The core mechanic of Bitcoin Minetrix is its stake-to-mine model. Users don't simply hold the token — they lock it into a staking contract. The longer and the larger the stake, the more mining credits the user accumulates over time. Those credits represent a claim on future Bitcoin rewards but cannot be transferred or sold on the open market, which prevents a secondary market from distorting the reward distribution.

When a user is ready to convert credits into actual Bitcoin, they burn the credits through the platform. The protocol then allocates a share of mining output — sourced from partner mining operations — proportional to the credits burned. In theory, this creates a smoother, more transparent alternative to traditional cloud-mining contracts, which often bury fees, uptime guarantees, and payout schedules in fine print.

Here's the simplified flow:

  • Buy BTCMTX through the project's presale or supported exchanges.
  • Stake tokens in the Minetrix platform to start earning mining credits.
  • Burn credits to claim a proportional share of Bitcoin mining rewards.
  • Repeat or unstake, depending on the user's strategy and reward outlook.

Because credits are non-transferable, the only way to earn Bitcoin is to participate directly. That mechanic is the project's answer to the sybil-attack and wash-rental problems that have plagued older cloud-mining services.

Tokenomics, Presale Hype, and Exchange Listings

Bitcoin Minetrix leaned hard into presale marketing, raising capital in staged rounds that incrementally raised the token price. The structure is common in meme-adjacent and narrative-driven crypto launches — reward early buyers, build community buzz, and then target a major exchange listing to unlock liquidity.

The total supply of BTCMTX was split across several buckets, including presale allocation, staking rewards, mining operations, liquidity, and the project treasury. A large share was reserved for staking incentives, which is critical for a stake-to-mine model: the rewards have to be generous enough to keep users locked in long enough for the mining side of the business to mature.

Like many presale tokens that ride a strong narrative, BTCMTX saw heavy speculation around listing day. Token unlocks, staking emissions, and liquidity depth all play a role in whether post-launch price action resembles a sustained product story or a short-lived hype cycle. So far, the project's biggest test has been the transition from presale energy to live, working product.

Key Things the Roadmap Promised

  • Decentralized mining dashboard where users track credits, burns, and payouts.
  • Partner integrations with established mining operators to source real hashpower.
  • Mobile-friendly staking interface for casual users who don't want to wrestle with MetaMask on desktop.
  • Governance features that give BTCMTX holders a say in future platform decisions.

Risks, Rewards, and What to Watch Next

No crypto project is without risk, and Bitcoin Minetrix is no exception. The biggest concerns fall into three buckets.

Execution risk. The model only works if the project successfully signs credible mining partners and actually delivers Bitcoin rewards at the rates promised in marketing materials. Pre-product projects are vulnerable to delays, scope creep, and the gap between demo and deployed reality.
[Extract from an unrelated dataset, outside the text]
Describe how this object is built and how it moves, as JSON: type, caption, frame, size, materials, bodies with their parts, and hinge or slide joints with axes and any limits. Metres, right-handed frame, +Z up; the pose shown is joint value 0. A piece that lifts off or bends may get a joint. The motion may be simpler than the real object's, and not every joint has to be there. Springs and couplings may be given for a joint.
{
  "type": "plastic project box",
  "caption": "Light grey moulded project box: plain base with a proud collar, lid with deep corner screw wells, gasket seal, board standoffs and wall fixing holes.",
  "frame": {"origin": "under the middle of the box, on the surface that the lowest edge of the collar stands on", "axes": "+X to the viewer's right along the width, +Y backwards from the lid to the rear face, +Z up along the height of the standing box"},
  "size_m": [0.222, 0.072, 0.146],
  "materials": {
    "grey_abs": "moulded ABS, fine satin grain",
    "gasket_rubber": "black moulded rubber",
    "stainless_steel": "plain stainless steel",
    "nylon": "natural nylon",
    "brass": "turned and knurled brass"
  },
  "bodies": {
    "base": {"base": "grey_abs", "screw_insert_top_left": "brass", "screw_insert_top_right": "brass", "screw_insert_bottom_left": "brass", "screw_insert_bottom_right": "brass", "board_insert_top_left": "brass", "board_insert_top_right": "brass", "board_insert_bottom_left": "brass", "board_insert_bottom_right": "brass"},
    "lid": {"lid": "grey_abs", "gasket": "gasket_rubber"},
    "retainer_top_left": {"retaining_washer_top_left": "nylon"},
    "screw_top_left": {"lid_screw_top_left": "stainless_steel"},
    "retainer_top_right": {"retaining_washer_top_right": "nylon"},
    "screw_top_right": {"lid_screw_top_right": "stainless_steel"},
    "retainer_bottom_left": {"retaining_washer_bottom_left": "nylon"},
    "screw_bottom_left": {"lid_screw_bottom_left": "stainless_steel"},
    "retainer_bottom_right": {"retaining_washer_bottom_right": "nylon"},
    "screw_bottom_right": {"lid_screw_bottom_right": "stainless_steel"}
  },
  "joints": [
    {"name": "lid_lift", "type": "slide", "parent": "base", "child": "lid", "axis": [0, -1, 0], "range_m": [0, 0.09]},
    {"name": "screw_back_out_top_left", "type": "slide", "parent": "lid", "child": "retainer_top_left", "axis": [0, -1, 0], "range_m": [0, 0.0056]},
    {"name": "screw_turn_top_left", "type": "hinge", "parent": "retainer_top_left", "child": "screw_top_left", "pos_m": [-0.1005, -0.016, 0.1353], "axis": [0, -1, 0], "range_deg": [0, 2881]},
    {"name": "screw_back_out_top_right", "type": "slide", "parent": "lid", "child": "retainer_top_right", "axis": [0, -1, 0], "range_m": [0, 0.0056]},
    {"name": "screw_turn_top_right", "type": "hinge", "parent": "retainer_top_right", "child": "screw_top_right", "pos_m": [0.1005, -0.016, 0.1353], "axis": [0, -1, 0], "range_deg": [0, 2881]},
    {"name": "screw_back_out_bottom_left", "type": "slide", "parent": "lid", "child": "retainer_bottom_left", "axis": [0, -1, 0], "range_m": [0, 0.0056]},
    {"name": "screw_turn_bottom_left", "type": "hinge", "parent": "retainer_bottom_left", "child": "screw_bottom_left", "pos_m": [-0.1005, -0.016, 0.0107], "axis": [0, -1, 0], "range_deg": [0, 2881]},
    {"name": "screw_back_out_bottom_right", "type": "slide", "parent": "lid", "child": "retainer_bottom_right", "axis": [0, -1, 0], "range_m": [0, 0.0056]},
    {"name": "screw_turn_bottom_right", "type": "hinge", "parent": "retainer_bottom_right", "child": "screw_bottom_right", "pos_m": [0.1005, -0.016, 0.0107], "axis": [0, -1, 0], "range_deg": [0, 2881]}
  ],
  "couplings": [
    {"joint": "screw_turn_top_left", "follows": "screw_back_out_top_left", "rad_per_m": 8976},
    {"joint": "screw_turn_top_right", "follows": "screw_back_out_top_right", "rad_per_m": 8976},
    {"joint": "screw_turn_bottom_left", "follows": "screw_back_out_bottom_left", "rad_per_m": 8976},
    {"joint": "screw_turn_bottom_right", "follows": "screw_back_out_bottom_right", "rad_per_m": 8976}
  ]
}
Token economics risk. High staking emissions can inflate supply faster than real-world BTC rewards accrue, putting downward pressure on the token. The longer BTCMTX trades below its perceived fair value, the less attractive staking becomes, which can create a feedback loop the team has to actively manage.
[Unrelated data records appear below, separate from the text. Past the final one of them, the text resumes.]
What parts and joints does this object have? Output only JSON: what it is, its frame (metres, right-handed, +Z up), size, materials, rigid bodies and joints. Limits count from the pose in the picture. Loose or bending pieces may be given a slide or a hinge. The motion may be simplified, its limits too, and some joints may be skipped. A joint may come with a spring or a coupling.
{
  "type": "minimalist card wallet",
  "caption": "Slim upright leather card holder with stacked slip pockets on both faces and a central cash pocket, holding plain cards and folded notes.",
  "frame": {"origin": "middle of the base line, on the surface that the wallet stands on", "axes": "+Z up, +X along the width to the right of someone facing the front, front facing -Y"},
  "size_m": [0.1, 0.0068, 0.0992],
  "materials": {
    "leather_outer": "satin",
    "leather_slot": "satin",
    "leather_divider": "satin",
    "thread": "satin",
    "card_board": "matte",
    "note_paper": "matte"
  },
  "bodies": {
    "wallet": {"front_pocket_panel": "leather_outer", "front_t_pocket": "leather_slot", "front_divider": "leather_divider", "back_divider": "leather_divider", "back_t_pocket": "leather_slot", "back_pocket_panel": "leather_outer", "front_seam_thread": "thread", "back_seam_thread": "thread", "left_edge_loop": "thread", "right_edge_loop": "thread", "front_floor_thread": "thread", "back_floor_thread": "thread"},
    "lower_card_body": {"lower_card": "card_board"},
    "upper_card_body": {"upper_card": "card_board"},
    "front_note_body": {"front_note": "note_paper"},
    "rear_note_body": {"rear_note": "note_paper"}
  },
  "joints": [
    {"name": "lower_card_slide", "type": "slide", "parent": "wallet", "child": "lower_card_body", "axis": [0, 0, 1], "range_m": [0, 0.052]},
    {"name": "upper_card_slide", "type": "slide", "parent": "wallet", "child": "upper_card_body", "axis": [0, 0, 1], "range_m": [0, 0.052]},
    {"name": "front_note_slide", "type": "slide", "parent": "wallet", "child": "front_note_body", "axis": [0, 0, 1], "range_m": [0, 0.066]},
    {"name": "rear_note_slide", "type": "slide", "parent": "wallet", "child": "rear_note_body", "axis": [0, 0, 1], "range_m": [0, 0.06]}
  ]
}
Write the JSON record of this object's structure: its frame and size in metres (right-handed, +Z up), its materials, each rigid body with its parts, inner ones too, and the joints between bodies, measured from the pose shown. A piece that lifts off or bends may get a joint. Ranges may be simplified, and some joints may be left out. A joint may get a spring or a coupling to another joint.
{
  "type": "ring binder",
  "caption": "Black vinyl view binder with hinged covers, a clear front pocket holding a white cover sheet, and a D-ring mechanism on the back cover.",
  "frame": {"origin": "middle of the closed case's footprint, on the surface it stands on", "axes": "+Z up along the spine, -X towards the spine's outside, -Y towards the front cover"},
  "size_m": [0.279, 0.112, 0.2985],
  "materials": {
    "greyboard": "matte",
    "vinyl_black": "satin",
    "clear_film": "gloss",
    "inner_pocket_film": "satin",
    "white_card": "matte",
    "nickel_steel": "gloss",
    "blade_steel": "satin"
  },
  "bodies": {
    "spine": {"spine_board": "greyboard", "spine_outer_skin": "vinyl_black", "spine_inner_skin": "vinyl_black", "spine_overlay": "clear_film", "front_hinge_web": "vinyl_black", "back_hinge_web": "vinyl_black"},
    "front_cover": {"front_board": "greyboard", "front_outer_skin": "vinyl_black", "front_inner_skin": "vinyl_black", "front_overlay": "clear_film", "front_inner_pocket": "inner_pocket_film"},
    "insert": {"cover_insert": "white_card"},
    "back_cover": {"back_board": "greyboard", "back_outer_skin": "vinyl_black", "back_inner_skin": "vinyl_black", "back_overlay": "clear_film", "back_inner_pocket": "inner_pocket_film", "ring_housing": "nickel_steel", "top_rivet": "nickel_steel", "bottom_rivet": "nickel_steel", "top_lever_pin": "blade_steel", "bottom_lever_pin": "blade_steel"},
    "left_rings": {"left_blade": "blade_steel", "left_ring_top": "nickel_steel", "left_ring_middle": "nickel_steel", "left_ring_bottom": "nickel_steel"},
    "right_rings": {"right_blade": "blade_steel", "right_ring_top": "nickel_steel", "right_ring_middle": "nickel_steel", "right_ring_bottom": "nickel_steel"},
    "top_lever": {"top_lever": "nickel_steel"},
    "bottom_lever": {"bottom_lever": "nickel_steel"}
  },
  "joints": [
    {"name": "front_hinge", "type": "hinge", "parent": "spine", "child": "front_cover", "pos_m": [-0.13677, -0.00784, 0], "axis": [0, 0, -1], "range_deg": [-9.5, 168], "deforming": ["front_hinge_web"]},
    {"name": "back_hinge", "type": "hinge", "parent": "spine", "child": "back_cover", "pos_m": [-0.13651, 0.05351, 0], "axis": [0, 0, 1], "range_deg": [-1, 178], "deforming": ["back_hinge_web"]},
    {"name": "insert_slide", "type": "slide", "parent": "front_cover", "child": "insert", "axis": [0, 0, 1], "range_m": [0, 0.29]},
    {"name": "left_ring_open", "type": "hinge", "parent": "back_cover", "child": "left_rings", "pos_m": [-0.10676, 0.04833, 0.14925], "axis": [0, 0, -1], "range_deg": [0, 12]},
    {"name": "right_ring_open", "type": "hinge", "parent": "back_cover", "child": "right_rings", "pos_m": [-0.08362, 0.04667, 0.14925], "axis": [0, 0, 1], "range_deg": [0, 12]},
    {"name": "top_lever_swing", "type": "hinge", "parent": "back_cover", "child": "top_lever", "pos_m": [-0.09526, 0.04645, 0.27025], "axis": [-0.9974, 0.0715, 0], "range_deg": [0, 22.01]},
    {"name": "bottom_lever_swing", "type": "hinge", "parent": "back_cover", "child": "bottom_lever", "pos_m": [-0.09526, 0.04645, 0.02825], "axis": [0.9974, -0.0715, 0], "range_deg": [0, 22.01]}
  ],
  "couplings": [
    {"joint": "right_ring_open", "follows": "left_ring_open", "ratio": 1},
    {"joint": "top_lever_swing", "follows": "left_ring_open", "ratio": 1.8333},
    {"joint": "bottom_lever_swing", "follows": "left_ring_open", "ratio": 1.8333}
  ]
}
Regulatory risk. Mining-reward tokens and yield-bearing crypto products continue to draw scrutiny in multiple jurisdictions. How the project positions itself — as a utility token, a reward mechanism, or something in between — may matter more than its technical execution.
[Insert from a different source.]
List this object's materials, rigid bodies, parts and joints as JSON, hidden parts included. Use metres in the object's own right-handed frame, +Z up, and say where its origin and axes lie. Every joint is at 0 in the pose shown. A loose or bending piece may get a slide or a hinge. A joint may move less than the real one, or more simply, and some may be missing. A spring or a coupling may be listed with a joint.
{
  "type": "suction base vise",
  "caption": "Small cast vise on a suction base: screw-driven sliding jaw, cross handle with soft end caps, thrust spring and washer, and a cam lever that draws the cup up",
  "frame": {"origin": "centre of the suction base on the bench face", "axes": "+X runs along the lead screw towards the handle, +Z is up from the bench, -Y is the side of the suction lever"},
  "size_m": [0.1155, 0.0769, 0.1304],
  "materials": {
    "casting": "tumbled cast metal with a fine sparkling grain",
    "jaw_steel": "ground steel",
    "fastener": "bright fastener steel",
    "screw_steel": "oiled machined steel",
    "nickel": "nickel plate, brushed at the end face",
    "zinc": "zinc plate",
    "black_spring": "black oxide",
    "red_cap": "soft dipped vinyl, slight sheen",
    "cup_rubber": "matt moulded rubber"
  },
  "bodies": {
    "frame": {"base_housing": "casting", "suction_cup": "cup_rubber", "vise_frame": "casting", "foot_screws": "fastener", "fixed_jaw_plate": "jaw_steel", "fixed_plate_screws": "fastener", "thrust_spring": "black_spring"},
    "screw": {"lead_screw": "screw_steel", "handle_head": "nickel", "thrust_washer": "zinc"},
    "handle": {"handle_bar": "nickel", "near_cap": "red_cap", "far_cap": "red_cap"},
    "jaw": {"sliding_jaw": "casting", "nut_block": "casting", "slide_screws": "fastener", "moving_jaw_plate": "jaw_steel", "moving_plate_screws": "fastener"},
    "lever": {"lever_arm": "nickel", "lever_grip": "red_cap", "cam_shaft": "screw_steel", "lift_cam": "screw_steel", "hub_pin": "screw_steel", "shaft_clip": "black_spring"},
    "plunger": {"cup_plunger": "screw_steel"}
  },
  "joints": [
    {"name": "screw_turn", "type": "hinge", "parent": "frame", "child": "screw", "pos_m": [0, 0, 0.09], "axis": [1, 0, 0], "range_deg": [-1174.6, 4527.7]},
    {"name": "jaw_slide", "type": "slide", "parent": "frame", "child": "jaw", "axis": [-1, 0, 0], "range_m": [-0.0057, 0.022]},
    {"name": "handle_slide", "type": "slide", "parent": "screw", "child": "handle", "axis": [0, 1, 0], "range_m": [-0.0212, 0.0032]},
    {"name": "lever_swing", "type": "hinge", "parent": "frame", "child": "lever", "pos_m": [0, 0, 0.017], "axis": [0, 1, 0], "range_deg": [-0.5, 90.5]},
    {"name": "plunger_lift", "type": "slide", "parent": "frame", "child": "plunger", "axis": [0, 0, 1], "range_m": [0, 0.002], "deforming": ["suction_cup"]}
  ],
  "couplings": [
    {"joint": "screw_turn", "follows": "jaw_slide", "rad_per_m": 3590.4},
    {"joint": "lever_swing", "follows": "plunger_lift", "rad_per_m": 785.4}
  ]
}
On the upside, if the platform delivers consistent BTC payouts and the staking pool stays healthy, BTCMTX could carve out a niche as one of the few retail-friendly, non-custodial ways to earn a slice of Bitcoin mining rewards. That's a real value proposition if the team executes.

Key Takeaways

  • Bitcoin Minetrix is a stake-to-mine crypto project that lets users earn Bitcoin mining rewards by staking the BTCMTX token.
  • Its non-transferable mining credits are designed to prevent the wash-rental and abuse issues common in legacy cloud-mining contracts.
  • The model depends heavily on execution — partner mining operations, dashboard delivery, and staking emission discipline.
  • Presale hype was strong, but post-launch performance hinges on real BTC payouts and healthy token economics.
  • For users, the project is best approached as a high-risk, high-narrative bet on a more accessible version of Bitcoin mining — not a guaranteed income stream.

Whether Bitcoin Minetrix ends up as a genuine step forward for retail mining access or another case study in presale-driven hype will depend entirely on what the team ships over the next several quarters. For now, the model is interesting, the community is loud, and the clock is ticking.